The sacral nature of these images was increased by their not being on display, by their inaccessibility. And what cult does the exclusion of these images promote? That of the mythic heroic Soviet avant-garde and its purported martyrs, including Rodchenko. The catalogue pays lip service to Boris Grois, without fully comprehending how Grois’ argument should have impacted the Museum of Modern Art’s presentation of Rodchenko’s work. By avoiding a careful presentation and analysis of this later body of work, the exhibition organizers missed a significant opportunity for the reappraisal of Soviet art and visual culture.
An ancient monastery on Solovetskii Island in the middle of the White Sea in Northern Russia is the site of the first Soviet political prison, the first island of the Gulag Archipelago. An installation by Aleksandr Bazhenov at the museum housed in the former prison presents photographs and brief biographies of individuals who were imprisoned or perished on the island — intellectuals, politicians, religious figures, art historians, students, even children — against a backdrop of Soviet mass media images of the 1930s.

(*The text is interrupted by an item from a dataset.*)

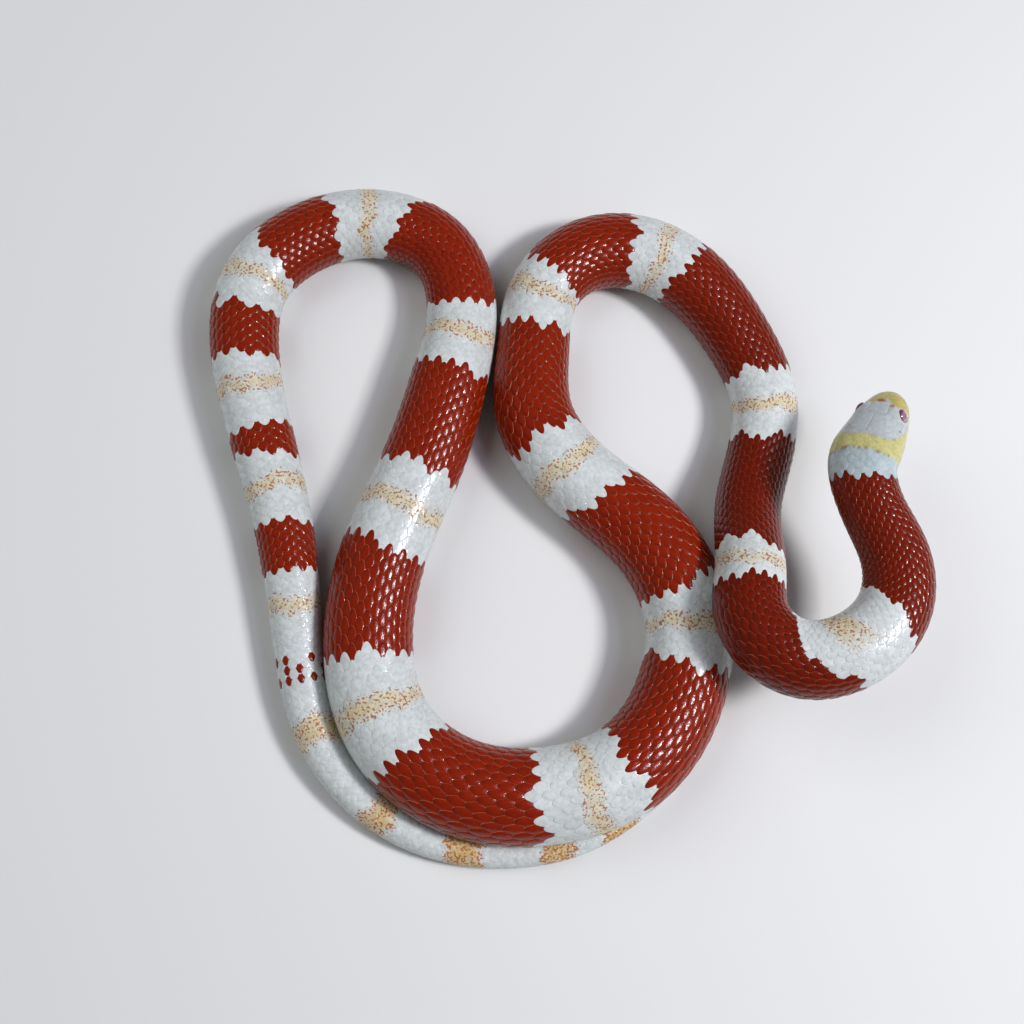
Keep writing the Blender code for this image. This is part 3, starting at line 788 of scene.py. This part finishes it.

Among these joyous propaganda images celebrating the Soviet regime are several photographs by Rodchenko.
While perpetuating an image of the artist as a victim of the Soviet regime, the Museum of Modern Art catalogue failed to fully interrogate Rodchenko’s commitment to working for the state. This is perhaps most clearly exemplified by Galassi’s description of Rodchenko and Vertov as pursuing political aims with “childlike abandon”; their political agendas and aspirations are dismissed as irrational juvenile enthusiasm. If artists are no more than children, then how can they be morally accountable for their actions?
How is it that Rodchenko not held responsible for his work at the White Sea Canal or his solicitation of the patronage of such individuals as Semen Firin and Lazar Kaganovich? What about the millions of people who lost their lives to this regime? While these are unpleasant questions that clearly challenge a discipline more attuned to aesthetic issues, ethics demands that they be asked and that answers be attempted.